Hafez’s passion has always been creating positive change in people’s lives. He is particularly interested in working with people who live in vulnerable situations or who are affected by society’s conditions. His interest in the field of development led him to join the Lazord Fellowship, in order to be surrounded and supported by a network of fellows and alumni, to help him grow, gain more knowledge, and obtain more experience. His focus is mainly on economic empowerment and, more recently, on providing access to quality education for children and youth.

Mariam Dahab

Mariam Dahab

Mariam’s story started when her grandfather moved from Nubia to Alexandria more than 6O years ago to search for a better life. Mariam was born and raised in Alexandria. As a Nubian girl, it seemed like she had good luck, better opportunities in education, and roads to explore arts and culture in life. However, she believes that history has a tendency to repeat itself. As memory fades, events from the past can become events of the present. Exploring origins, roots, and history is what has moved her forward in most of her life and educational experiences. After choosing to study fine arts, she specialized in sculpture. Through this, she explored her connection with clay, connecting back to her Nubian roots, as clay used for sculpture in Egypt comes from Aswan.

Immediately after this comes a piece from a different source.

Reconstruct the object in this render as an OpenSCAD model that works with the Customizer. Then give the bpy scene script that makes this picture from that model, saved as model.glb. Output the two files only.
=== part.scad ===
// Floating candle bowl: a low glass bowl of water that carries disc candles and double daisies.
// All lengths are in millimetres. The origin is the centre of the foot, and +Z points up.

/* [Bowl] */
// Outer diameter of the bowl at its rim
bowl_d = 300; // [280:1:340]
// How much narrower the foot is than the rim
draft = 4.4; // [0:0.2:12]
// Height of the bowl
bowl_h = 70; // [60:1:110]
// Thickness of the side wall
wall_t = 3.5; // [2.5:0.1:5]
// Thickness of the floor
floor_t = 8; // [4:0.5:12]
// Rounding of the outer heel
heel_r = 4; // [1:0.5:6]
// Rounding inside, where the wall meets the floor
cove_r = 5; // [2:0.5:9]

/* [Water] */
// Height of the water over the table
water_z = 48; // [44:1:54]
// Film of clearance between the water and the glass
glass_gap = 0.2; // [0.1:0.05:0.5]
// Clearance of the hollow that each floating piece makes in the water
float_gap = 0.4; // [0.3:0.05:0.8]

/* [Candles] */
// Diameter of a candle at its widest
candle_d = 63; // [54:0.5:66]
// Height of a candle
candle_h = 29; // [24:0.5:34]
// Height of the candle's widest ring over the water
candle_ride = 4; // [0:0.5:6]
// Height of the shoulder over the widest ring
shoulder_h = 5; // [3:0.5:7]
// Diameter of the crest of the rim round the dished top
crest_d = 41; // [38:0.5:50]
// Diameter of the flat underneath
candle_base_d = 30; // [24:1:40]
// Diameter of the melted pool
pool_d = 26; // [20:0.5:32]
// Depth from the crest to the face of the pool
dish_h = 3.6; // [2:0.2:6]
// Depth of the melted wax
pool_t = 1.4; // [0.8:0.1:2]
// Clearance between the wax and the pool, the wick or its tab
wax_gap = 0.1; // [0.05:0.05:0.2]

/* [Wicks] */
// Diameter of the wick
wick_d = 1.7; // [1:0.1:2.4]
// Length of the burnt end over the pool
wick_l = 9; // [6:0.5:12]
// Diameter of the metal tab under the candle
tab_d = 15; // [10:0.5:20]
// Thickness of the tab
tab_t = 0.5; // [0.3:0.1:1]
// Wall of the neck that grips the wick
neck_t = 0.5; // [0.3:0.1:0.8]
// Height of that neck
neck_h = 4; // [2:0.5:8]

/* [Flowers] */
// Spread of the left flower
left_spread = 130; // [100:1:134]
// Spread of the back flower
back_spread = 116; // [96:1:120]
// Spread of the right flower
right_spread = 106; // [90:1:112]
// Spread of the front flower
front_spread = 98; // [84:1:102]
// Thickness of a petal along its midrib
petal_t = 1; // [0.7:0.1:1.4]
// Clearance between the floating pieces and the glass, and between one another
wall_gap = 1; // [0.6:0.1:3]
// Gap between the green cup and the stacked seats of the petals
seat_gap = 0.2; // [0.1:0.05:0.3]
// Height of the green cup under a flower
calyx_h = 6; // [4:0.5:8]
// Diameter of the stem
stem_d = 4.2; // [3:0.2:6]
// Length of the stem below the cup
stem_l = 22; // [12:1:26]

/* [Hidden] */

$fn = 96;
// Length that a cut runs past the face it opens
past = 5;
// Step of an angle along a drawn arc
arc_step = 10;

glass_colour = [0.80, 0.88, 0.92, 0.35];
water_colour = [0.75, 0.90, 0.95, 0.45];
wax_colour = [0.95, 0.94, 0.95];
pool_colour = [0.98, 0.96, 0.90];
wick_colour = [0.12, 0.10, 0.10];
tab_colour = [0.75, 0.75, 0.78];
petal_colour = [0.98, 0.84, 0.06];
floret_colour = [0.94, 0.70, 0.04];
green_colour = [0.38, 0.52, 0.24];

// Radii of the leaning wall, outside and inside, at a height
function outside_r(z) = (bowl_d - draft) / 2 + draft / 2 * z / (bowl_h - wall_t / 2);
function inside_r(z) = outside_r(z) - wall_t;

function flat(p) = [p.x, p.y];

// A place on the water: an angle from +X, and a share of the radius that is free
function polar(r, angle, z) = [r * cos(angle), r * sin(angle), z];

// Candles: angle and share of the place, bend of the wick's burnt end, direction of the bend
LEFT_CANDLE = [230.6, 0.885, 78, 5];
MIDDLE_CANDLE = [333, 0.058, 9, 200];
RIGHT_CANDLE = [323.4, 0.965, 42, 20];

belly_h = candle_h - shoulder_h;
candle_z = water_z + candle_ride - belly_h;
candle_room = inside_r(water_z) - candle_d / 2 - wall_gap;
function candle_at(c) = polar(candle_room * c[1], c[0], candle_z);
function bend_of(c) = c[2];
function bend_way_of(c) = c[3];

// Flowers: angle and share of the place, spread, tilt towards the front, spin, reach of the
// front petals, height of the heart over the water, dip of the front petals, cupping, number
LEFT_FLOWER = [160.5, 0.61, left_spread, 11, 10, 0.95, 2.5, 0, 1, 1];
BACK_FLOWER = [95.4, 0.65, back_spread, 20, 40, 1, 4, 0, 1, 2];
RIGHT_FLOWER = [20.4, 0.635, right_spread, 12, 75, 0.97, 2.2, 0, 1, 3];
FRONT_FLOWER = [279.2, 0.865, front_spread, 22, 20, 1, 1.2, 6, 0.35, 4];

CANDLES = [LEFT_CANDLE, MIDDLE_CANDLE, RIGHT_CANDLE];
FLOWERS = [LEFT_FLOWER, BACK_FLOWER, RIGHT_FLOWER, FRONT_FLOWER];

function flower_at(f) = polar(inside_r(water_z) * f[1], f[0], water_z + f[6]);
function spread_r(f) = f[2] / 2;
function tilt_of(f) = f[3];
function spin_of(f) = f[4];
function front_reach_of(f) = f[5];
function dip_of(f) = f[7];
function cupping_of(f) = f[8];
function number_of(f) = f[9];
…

She decided that her mission and purpose in life was to take advantage of various opportunities and experiences, to go back to Nubia to share what she has learned, and to start a learning community. She believes that if people feel that you trust their knowledge, culture, and work for their needs, rather than for your own plans, they will in turn trust and support you. Mariam is planning to gain more knowledge and skills that will help her achieve her purpose. She wishes to create a space for informal education, peace building, and a learning community where knowledge is shared between women, families and generations, in order to preserve language, culture and history; she hopes to help her community create their own way for sustainable development through their own efforts.

Mariam perceives this fellowship as an opportunity to interact through a network of colleagues, alumni, and mentors from diverse professional backgrounds and cultures coming from all over Egypt. She perceives networking as a very important step to integrate different experiences.

Oussama Jaziri

Oussama Jaziri

Oussama, “Jaz,” is a motivated and highly resilient ESL teacher and debate trainer, who is engaged in skills development and personal development, especially with youth.